The growth of new vehicles sales, he said, comes either via used cars being traded up for new, or through population growth.

“With neither of those happening, the only other way growth can come is through discounting, and that’s what’s happening now.”

deals on new cars due to downturn

The Alfa Romeo plant at Cassino, Italy: Manufacturers are grappling with an oversupply of vehicles globally. Photo: Getty

And the combination of fewer sales at lower margins had put pressure on dealer profits.

In the last half of 2018, Mr Startari explained, the return on sales (which is net profit before tax divided by revenue) for car dealers slumped to 0.2 per cent against an industry standard of 2 per cent.

While that recovered somewhat in the first half of 2019 to 0.9 per cent, it’s still less than half the usual return, forcing dealers to cut overheads like staff, stock and advertising.

“If sales continue to be sluggish, that will get worse. But I think we are actually over the worst of it,” Mr Startari said.

It’s a global problem

Veteran motoring writer and industry commentator Paul Gover said the continued slide in new car sales in Australia had coincided with a glut of vehicles globally.

“Historically, cars have never been cheaper,” Mr Gover said.

“Based on the measure of the factors of weekly income needed to buy a new car, they’ve never been more affordable than they are today.”

Mr Gover said manufacturers globally had been optimistic in their forecasts, but with global economic growth slowing, they were now dealing with an oversupply.

And with production taking about six months to work its way through the system, dealers faced little option but to discount.

“What that means is that they keep building them and shipping them [even if retail sales are stagnant], because it’s better to take a hit on the retail end than at the production end, which would mean shutting factories and killing jobs.”

And it’s not getting better too soon

Mr Startari cited a Deloitte Access Economics report from earlier in the year predicting that 2019 would be much like 2018, with the sector picking up again in 2020.
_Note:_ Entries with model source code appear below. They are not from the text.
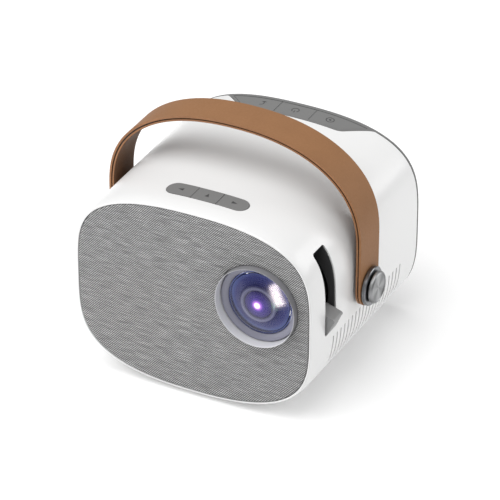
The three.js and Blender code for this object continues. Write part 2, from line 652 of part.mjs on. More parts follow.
function heatSink() {
  const { front, base, rear, half, fins, fin } = HEAT_SINK;
  const pieces = [];
  for (let i = 0; i < fins; i += 1) {
    const x = LENS.x - half + (i * (2 * half - fin)) / (fins - 1);
    pieces.push(box(x, x + fin, front + base - 0.5, rear, LENS.z - half, LENS.z + half));
  }
  const plate = box(LENS.x - half, LENS.x + half, front, front + base, LENS.z - half, LENS.z + half);
  return join(plate, ...pieces);
}

// ---- fan, speaker, board ----
function fanFrame() {
  const { x, thickness, y, z, half, bore, hub, strut, strutHalf } = FAN;
  const end = x + thickness;
  const plate = box(x, end, y - half, y + half, z - half, z + half);
  const frame = cut(plate, turnedOnX(rod(bore, x - 1, end + 1), y, z));
  const reach = half - 1;
  const level = box(end - strut, end, y - reach, y + reach, z - strutHalf, z + strutHalf);
  const upright = box(end - strut, end, y - strutHalf, y + strutHalf, z - reach, z + reach);
  return join(frame, level, upright, turnedOnX(rod(hub, end - strut, end), y, z, 24));
}

function fanRotor() {
  const { x, thickness, y, z, bore, hub, blades, bladeAngle, bladeLength, strut, gap } = FAN;
  const [from, to] = [x + gap, x + thickness - strut - 0.5];
  let rotor = turnedOnX(rod(hub, from, to), 0, 0, 28);
  const reach = turnedOnX(rod(bore - gap, from, to), 0, 0, 32);
  for (let i = 0; i < blades; i += 1) {
    const blade = new THREE.BoxGeometry(bladeLength, 1, bore - hub + 1);
    blade.rotateZ(THREE.MathUtils.degToRad(bladeAngle)).translate((from + to) / 2, 0, (bore + hub) / 2 - 1);
    blade.rotateX((2 * Math.PI * i) / blades);
    rotor = join(rotor, common(blade, reach));
  }
  return rotor.translate(0, y, z);
}

function speakerFrame() {
  const { x, z, radius, front, opening, rim, magnet, magnetFront, magnetRear, neck, neckFront } = SPEAKER;
  return turnedOnY([[opening, front], [radius, front], [radius, front + rim],
    [opening + 1.3, front + rim + 0.8], [magnet - 0.9, magnetFront], [magnet, magnetFront],
    [magnet, magnetRear], [0, magnetRear], [0, neckFront],
    [neck, neckFront], [opening, front + rim + 0.6], [opening, front]], x, z, 28);
}

function speakerCone() {
  const { x, z, front, cone, dustCap, paper } = SPEAKER;
  const [edge, throat] = [front + 1, front + 10.7];
  return turnedOnY([[0, throat - 1.3], [dustCap * 0.55, throat - 1], [dustCap, throat], [cone, edge],
    [cone, edge + paper], [dustCap + 0.2, throat + paper], [0, throat + paper]], x, z, 28);
}

const mainBoard = () => box(-BOARD.halfWidth, BOARD.halfWidth, BOARD.front, BOARD.rear, BOARD.bottom,
  BOARD.bottom + BOARD.thickness);

const socketMiddle = (socket) => BOARD.bottom + BOARD.thickness + PORT.boardGap + socket.height / 2;

function squareSocket(socket, bladeHeight) {
  const { front, rear, floor, shell } = PORT;
  const can = cut(socketBox(socket, 0, front, rear), socketBox(socket, -shell, front + floor, rear + 1));
  const middle = socketMiddle(socket);
  const half = socket.width / 2 - shell - 1.2;
  const blade = box(socket.x - half, socket.x + half, front + floor - 0.5, rear - 1,
    middle - bladeHeight / 2, middle + bladeHeight / 2);
  return join(can, blade);
}

function roundSocket(socket, bore, pin) {
  const { front, rear, floor } = PORT;
  const middle = socketMiddle(socket);
  const hole = turnedOnY(rod(bore, front + floor, rear + 1), socket.x, middle, 20);
  const shell = cut(socketBox(socket, 0, front, rear), hole);
  if (!pin) return shell;
  return join(shell, turnedOnY(rod(pin, front + 1, rear - 1.5), socket.x, middle, 10));
}

const irWindow = () => turnedOnY(rod(IR_WINDOW.radius, IR_WINDOW.front, IR_WINDOW.rear), 0, LENS.z, 20);

// ---- assembly ----
const projector = new THREE.Group();
projector.name = 'home_projector';
projector.position.set(0, -(RING.front + COVER.rear) / 2, -FOOT.bottom);

function add(name, geometry, look) {
  const mesh = new THREE.Mesh(geometry, new THREE.MeshStandardMaterial(look));
  mesh.name = name;
  projector.add(mesh);
}

add('main_shell', mainShell(), WHITE_PLASTIC);
add('front_fabric', frontFabric(), FABRIC_GREY);
add('front_carrier', frontCarrier(), DARK_PLASTIC);
add('rear_cover', rearCover(), GREY_PLASTIC);
add('key_back', rearKey(-1), GREY_PLASTIC);
add('key_power', rearKey(0), GREY_PLASTIC);
add('key_confirm', rearKey(1), GREY_PLASTIC);
add('button_previous', frontButton(-1), GREY_PLASTIC);
add('button_play', frontButton(0), GREY_PLASTIC);
add('button_next', frontButton(1), GREY_PLASTIC);
add('front_key_board', keyBoard(FRONT_KEY_BOARD, FRONT_KEY_BOARD.switchPitch, PILL.y), BOARD_GREEN);
add('rear_key_board', keyBoard(REAR_KEY_BOARD, REAR_KEY.pitch, REAR_KEY.y), BOARD_GREEN);

footPlaces.forEach(([x, y]) => {
  const name = `foot_${y < 50 ? 'front' : 'rear'}_${x < 0 ? 'left' : 'right'}`;
  add(name, foot(x, y), RUBBER);
});
add('tripod_bush', tripodBush(), BRASS);
coverScrewPlaces.forEach(([x, z]) => {
  const name = `cover_screw_${z > 0 ? 'upper' : 'lower'}_${x < 0 ? 'left' : 'right'}`;
  add(name, coverScrew(x, z), STEEL);
});

add('lens_ring', lensRing(), LENS_RING_GREY);
add('lens_trim_ring', trimRing(), LENS_RING_GREY);
add('lens_barrel', lensBarrel(), DARK_PLASTIC);
add('front_lens', frontLens(), GLASS);
add('inner_lens', innerLens(), GLASS);
add('lens_holder', lensHolder(), DARK_PLASTIC);
add('focus_ring', focusRing(), DARK_PLASTIC);
add('focus_lever', focusLever(), LENS_RING_GREY);
add('slot_liner', slotLiner(), DARK_PLASTIC);

add('optical_housing', opticalHousing(), DARK_PLASTIC);
add('front_fresnel', enginePlate(46, 47.5), GLASS);
add('lcd_panel', enginePlate(51, 53), GLASS);
add('rear_fresnel', enginePlate(57, 58.5), GLASS);
add('light_tunnel', lightTunnel(), ALUMINIUM);
add('led_board', ledBoard(), ALUMINIUM);
add('heat_sink', heatSink(), ALUMINIUM);

add('fan_frame', fanFrame(), DARK_PLASTIC);
add('fan_rotor', fanRotor(), DARK_PLASTIC);
add('speaker_frame', speakerFrame(), STEEL);
add('speaker_cone', speakerCone(), CONE_PAPER);
add('main_board', mainBoard(), BOARD_GREEN);
add('dc_socket', roundSocket(SOCKETS.dc, 3, 0.8), DARK_PLASTIC);
add('hdmi_socket', squareSocket(SOCKETS.hdmi, 1.2), STEEL);
add('usb_socket', squareSocket(SOCKETS.usb, 1.8), STEEL);
add('audio_socket', roundSocket(SOCKETS.audio, 1.8, 0), DARK_PLASTIC);
add('ir_window', irWindow(), DARK_PLASTIC);

add('strap_outer', strapLayer(LAYERS.outer), LEATHER);
add('strap_core', strapLayer(LAYERS.core, LAYERS.coreInset), STEEL);
add('strap_lining', strapLayer(LAYERS.inner), LINING);
for (const [side, word] of [[-1, 'left'], [1, 'right']]) {
  add(`pivot_spacer_${word}`, pivotSpacer(side), DARK_PLASTIC);
  add(`pivot_flange_${word}`, pivotFlange(side), STEEL);
  add(`pivot_pin_${word}`, pivotPin(side), STEEL);
  add(`pivot_nut_${word}`, pivotNut(side), BRASS);
  add(`knob_${word}`, knob(side), CHROME);
}

export default projector;
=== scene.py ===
import math

import bmesh
import bpy
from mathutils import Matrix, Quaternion, Vector


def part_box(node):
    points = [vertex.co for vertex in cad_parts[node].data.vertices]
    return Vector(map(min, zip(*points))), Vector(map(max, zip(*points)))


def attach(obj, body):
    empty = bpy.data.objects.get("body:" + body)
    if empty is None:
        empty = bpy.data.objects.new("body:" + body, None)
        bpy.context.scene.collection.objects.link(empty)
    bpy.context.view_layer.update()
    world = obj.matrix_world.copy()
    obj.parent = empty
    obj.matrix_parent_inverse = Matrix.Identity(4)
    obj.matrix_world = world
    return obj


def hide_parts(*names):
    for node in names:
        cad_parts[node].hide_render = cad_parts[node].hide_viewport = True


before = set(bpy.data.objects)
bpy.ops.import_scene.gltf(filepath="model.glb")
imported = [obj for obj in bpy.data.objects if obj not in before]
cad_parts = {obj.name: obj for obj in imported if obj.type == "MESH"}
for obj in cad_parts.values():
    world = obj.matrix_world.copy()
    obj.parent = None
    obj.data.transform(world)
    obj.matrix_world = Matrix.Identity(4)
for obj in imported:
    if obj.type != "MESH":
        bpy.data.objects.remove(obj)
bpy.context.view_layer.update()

# Shapes below are drawn in millimetres from the middle of the fabric's face: x to the lens side,
# y backwards, z up. ORIGIN is that point in the row frame.
MM = 0.001
CLOTH_LOW, CLOTH_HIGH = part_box("front_fabric")
ORIGIN = Vector((0, CLOTH_LOW[1], (CLOTH_LOW[2] + CLOTH_HIGH[2]) / 2))


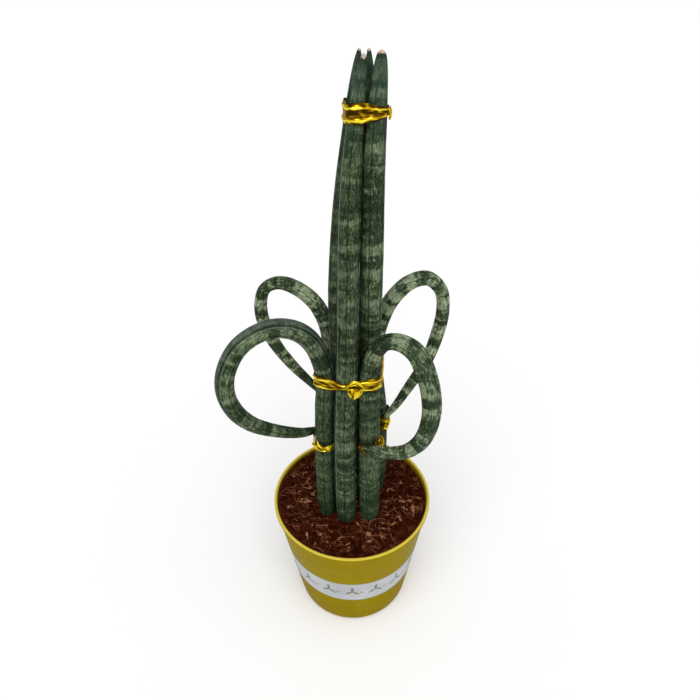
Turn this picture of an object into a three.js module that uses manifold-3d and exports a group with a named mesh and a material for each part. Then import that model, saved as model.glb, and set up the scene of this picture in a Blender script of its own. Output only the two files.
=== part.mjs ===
// A cylindrical snake plant: four tall leaves and four looped ones, held by foil
// twist ties, in a round plastic pot filled with coir. Millimetres, +Z up. The
// origin is the middle of the pot's underside, and -Y is the front.
import * as THREE from 'three';
import { mergeVertices } from 'three/addons/utils/BufferGeometryUtils.js';
import Module from 'manifold-3d';

const wasm = await Module();
wasm.setup();

// ---- Driving dimensions ------------------------------------------------------
const GAP = 0.3;               // clearance between pieces that meet

const POT_HEIGHT = 112;
const POT_BASE_RADIUS = 48.5;
const POT_WALL_TOP_RADIUS = 63.7;   // outside of the wall, just under the lip
const POT_RIM_RADIUS = 65.2;
const POT_WALL = 1.4;
const POT_FLOOR = 3;
const LIP_HEIGHT = 3.6;
const ROUND_SIDES = 40;        // facets round the pot, its band and the soil

const BAND_BOTTOM = 40.8;
const BAND_TOP = 68.9;
const BAND_THICKNESS = 0.6;

const DRAIN_HOLES = 5;
const DRAIN_RADIUS = 4.5;
const DRAIN_CIRCLE = 27;

const SOIL_LEVEL = 106.4;      // in the middle
const SOIL_DISH = 3;           // how much higher it lies along the wall
const SOIL_SLOPE = 0.02;       // how much lower it lies per millimetre to the right
const SOIL_ROUGHNESS = 1.5;    // how far the soil's surface rises and falls
const SOIL_RINGS = 9;
const SOIL_CHIPS = 34;

const HOLE_TOP = 120;          // the holes in the soil are cut up to here or beyond
const HOLE_CLEARANCE = 1.1;    // round a leaf
const HOLE_DEPTH = 1.4;        // below a leaf's buried end
const HOLE_SIDES = 10;
const NECK = 0.26;             // how much narrower a leaf is at its buried end
const NECK_START = 0.03;       // shares of the leaf between which it widens
const NECK_END = 0.115;
const SHOULDER = 0.6;          // share of the leaf where the taper to the tip starts
const TAPER_POWER = 2.4;
const TAPER_ROUNDING = 0.5;    // lower is blunter
const PINCH_SPREAD = 0.06;
const TIP_RADIUS = 1.1;
const GROOVE_DEPTH = 0.07;     // of the leaf's radius
const CHANNEL_DEPTH = 0.17;    // of the leaf's radius, on the side that faced inwards
const GROOVES = 5;             // the first of them is the channel
const GROOVE_HALF_ANGLE = 0.13;
const STRAIGHT_STEPS = 1;      // between two points of a path
const LOOP_STEPS = 2;

const RHIZOME_LEVEL = 75.2;
const RHIZOME_RADIUS = 6.6;

const FOIL = 0.6;              // least thickness of the crumpled foil
const FOIL_REACH = 1;          // how far past a ribbon's edges it still fits the leaves
const FOLD_THICKNESS = 1.3;
const FOLD_STEPS = 2;          // between two points of a fold's path
const TIE_CLEARANCE = 0.8;
// A ribbon's outside from its upper to its lower edge: the height as a share of its
// half-height, and the thickness in layers of foil. Two strands stand out as ridges.
const RIBBON_SECTION = [[1, 1], [0.55, 2], [0, 1], [-0.6, 1.9], [-1, 1]];

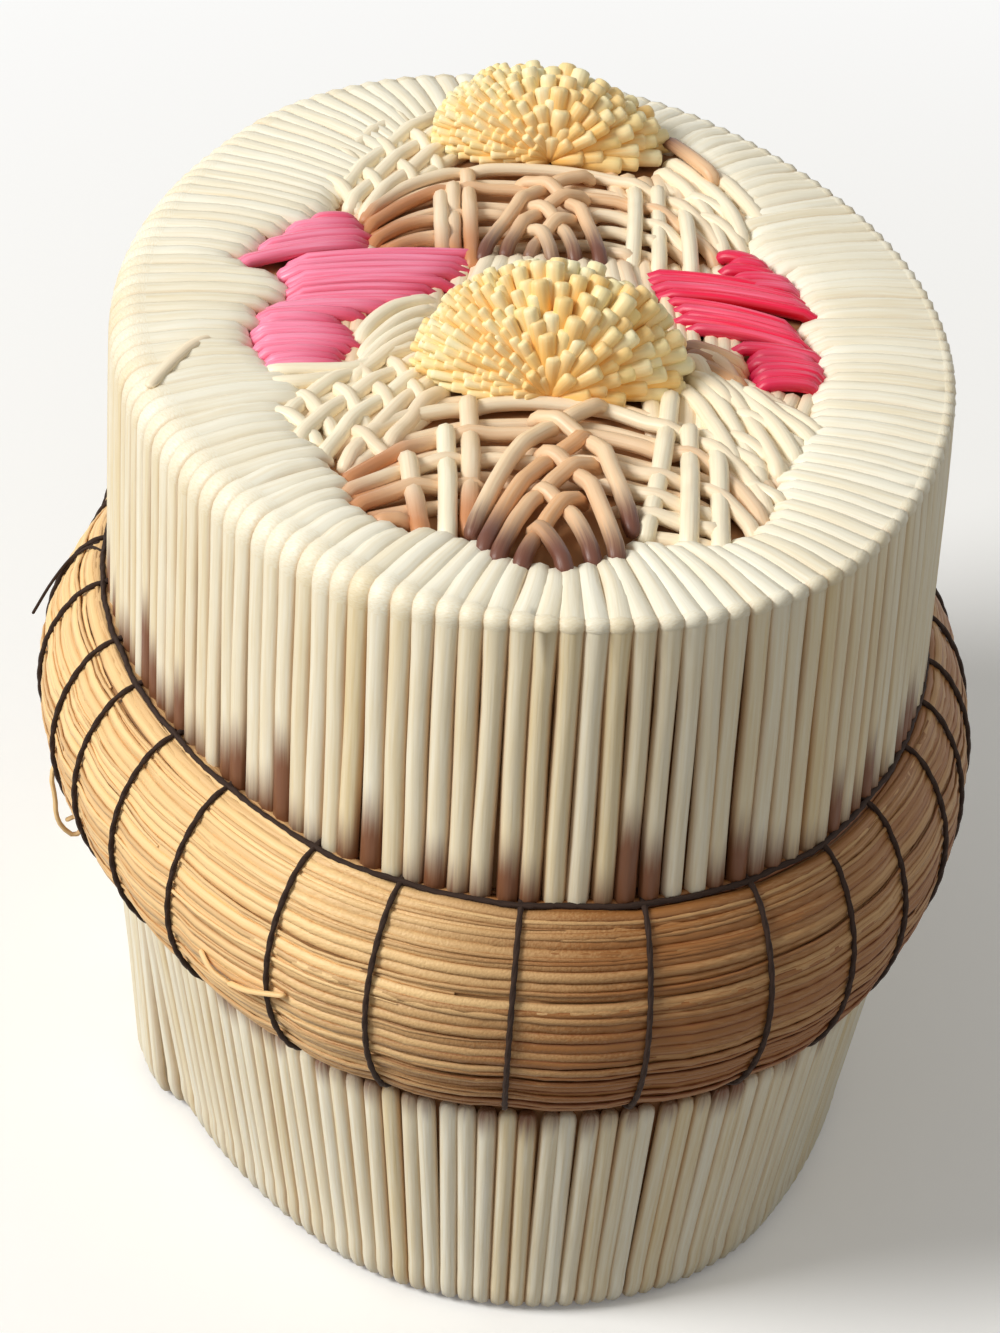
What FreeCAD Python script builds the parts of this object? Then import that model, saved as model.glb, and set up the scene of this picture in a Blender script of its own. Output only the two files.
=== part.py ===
import FreeCAD, Part
import math
import os

os.makedirs("parts", exist_ok=True)

# Oval box of birch bark covered with porcupine quills, with a lid that lifts off.
# The long axis lies along Y, the box stands on Z = 0, and all lengths are in millimetres.

# Outline of the lid over its side quills: an oval of four tangent arcs
lid_half_width = 35.7
lid_half_length = 51.0
end_tightness_share = 0.5

# Heights of the two halves
base_wall_height = 23.8
lid_height = 46.0
seat_gap = 0.2

# Bark sheets
bark_thickness = 1.2
liner_thickness = 0.6
collar_thickness = 1.0
collar_rise = 32.0
collar_clearance = 0.3
base_inset = 4.2
bottom_inset = 0.1
seam_lap_width = 9.0
edge_round_share = 0.95

# Quills of the sides and the border
quill_diameter = 1.7
quill_pitch = 1.95
base_quill_diameter = 1.35
base_quill_pitch = 1.7
quill_end_gap = 0.3
border_gap = 0.7
quill_spacing_share = 0.44
thin_end_share = 0.25
touch_clearance = 0.02

# Sweetgrass bundle round the lid's lower edge, and its thread
sweetgrass_height = 19.6
sweetgrass_proud = 4.6
bundle_edge_radius = 4.6
thread_diameter = 0.5
stitch_pitch = 8.58
stitch_slack = 0.05
seam_stitch_length = 4.0
seam_stitch_gap = 3.0

# Quillwork of the lid's top
design_turn = 7.6
design_shift = 1.8
design_quill_diameter = 1.1
design_quill_pitch = 1.25
layer_gap = 0.05
arch_count = 4

# Tufts of cut quills
front_tuft_height = 12.0
back_tuft_height = 10.6
tuft_lobe_radius = 5.9
tuft_lobe_depth = 5.2
tuft_lobe_spread = 5.7
tuft_root_radius = 2.7
tuft_quill_diameter = 1.05
tuft_quill_root_diameter = 0.7
tuft_quills_per_lobe = 40
tuft_lowest_share = 0.2

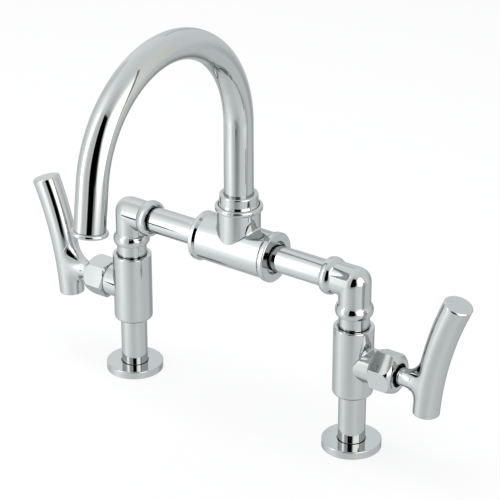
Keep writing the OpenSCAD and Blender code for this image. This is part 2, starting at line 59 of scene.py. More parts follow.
BODY_R, BODY_Z, BODY_TOP = 14.9, 43.9, 98.55
PORT_R, PORT_LEN, THREAD_R, THREAD_END = 12.7, 20.4, 11.0, 29.9
PIPE_R, PIPE_BORE = 9.9, 8.4
RUN_R, RUN_END, MOUTH_R = 17.5, 33.6, 12.5
BRANCH_R, BRANCH_TOP, RIM_R = 16.1, 167.0, 17.7
COLLAR_R, COLLAR_BORE = 14.35, 10.96
TUBE_R, TUBE_BORE, TUBE_FOOT, TUBE_BEND = 10.9, 9.7, 143.4, 229.2
AROUND = 144
print("Legs stand at x = +-", HALF_CENTRES, "and the bridge lies at z =", BRIDGE_Z)

# %% [markdown]
# ## A profile with rounded corners
# Real metal has no perfectly sharp edge: each one is broken by polishing, and the thin bright
# line on it is what makes chrome look solid. So every turned piece starts from a few corners,
# each with its own rounding. Beside each rounding comes one more point on the flat, so that the
# smooth shading of the arc doesn't spread over the flat.
# %% Profile helpers
ARC_STEPS = 7
SUPPORT = 0.06


def unit(v):
    """Each row divided by its length."""
    return v / np.maximum(np.linalg.norm(v, axis=-1, keepdims=True), 1e-12)


def rounded(corners, closed):
    """Points of an outline with its corners rounded. Rows of corners are (s, r, rounding).
    A fillet of radius q in a corner of half angle h starts q / tan(h) before the corner, and its
    centre lies q / sin(h) from it, along the line that halves the corner."""
    corners = np.array(corners, float)
    at, q = corners[:, :2], corners[:, 2]
    a, b = unit(np.roll(at, 1, 0) - at), unit(np.roll(at, -1, 0) - at)
    half = np.arccos(np.clip((a * b).sum(1), -1, 1)) / 2
    half = np.clip(half, 1e-3, math.pi / 2 - 1e-3)
    setback = (q / np.tan(half))[:, None]
    centre = at + unit(a + b) * (q / np.sin(half))[:, None]
    first, last = at + a * setback - centre, at + b * setback - centre
    swing = (math.pi - 2 * half)[:, None, None]
    t = np.linspace(0, 1, ARC_STEPS)[None, :, None]
    arc = centre[:, None] + (np.sin((1 - t) * swing) * first[:, None]
                             + np.sin(t * swing) * last[:, None]) / np.sin(swing)
    away = np.where(q > 0, SUPPORT, 0.0)[:, None]
    before, after = at + a * (setback + away), at + b * (setback + away)
    points = np.concatenate([before[:, None], arc, after[:, None]], axis=1).reshape(-1, 2)
    apart = np.linalg.norm(points - np.roll(points, 1, 0), axis=1) > 1e-5
    apart[0] = True
    points = points[apart]
    return np.vstack([points, points[:1]]) if closed else points


def dense(profile, step):
    """The same outline with points no further apart than step, as a bend needs."""
    gap = np.linalg.norm(np.diff(profile, axis=0), axis=1)
    along = np.concatenate([[0], np.cumsum(gap)])
    extra = np.arange(0, along[-1], step)
    extra = extra[np.abs(extra[:, None] - along[None]).min(1) > 0.3 * step]
    stations = np.sort(np.concatenate([along, extra]))
    return np.stack([np.interp(stations, along, profile[:, k]) for k in (0, 1)], axis=1)


sample = rounded([(0, 0, 0), (0, 10, 1), (5, 10, 1), (5, 0, 0)], closed=False)
print("A disc's rounded outline has", len(sample), "points")

# %% [markdown]
# ## Carrying a profile along an axis
# A faucet is made of turned parts and bent tubes, and both are the same surface: a circle whose
# radius changes as it is carried along an axis, which is straight for a turned part and has one
# bend in it for a tube. So one function makes them all, and a straight axis is a bend of 0 degrees.
# %% Turned and bent surfaces
def axis_at(s, start, along, towards, straight=0.0, radius=1.0, turn=0.0):
    """Points of an axis and the two directions across it, at the lengths s along it.
    It runs straight, then round an arc towards a side, then straight again: at the turned angle
    f the arc has added radius * sin(f) ahead and radius * (1 - cos(f)) aside."""
    start, d, n = (np.array(v, float) for v in (start, along, towards))
    turn = math.radians(turn)
    f = np.clip((s - straight) / radius, 0, turn)
    after = np.maximum(s - straight - radius * turn, 0)
    before = np.minimum(s, straight)
    ahead = before + radius * np.sin(f) + after * math.cos(turn)
    aside = radius * (1 - np.cos(f)) + after * math.sin(turn)
    centre = start + ahead[:, None] * d + aside[:, None] * n
    across = -np.sin(f)[:, None] * d + np.cos(f)[:, None] * n
    level = np.broadcast_to(np.cross(d, n), across.shape)
    return centre, across, level


def carried(profile, around=AROUND, **axis):
    """Grid of points: centre(s) + r * (cos(a) * across + sin(a) * level), for each point (s, r)
    of the profile and each angle a of the circle."""
    centre, across, level = axis_at(profile[:, 0], **axis)
    a = np.arange(around) * 2 * math.pi / around
    ring = np.cos(a)[None, :, None] * across[:, None] + np.sin(a)[None, :, None] * level[:, None]
    return centre[:, None] + profile[:, 1][:, None, None] * ring


def upright():
    """Axis that goes straight up."""
    return dict(start=(0, 0, 0), along=(0, 0, 1), towards=(1, 0, 0))


def outward(z):
    """Axis that goes along +X at height z."""
    return dict(start=(0, 0, z), along=(1, 0, 0), towards=(0, 0, -1))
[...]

But a report from Germany’s Centre for Automotive Research (CAR) has predicted global sales of vehicles will fall more than four million in 2019, and the market will take its biggest hit since the 2008 global financial crisis,

Forbes magazine reported that the fall, triggered by US sanctions and a huge fall in sales in China, will persist for more than four years and be ramped up by harsher regulations for CO2 emissions.

The report predicted that world sales in 2019 would fall to 79.5 million – down from 83.7 million in 2018 – and won’t recover to 2018’s levels until 2022, when sales will rise back to 84 million.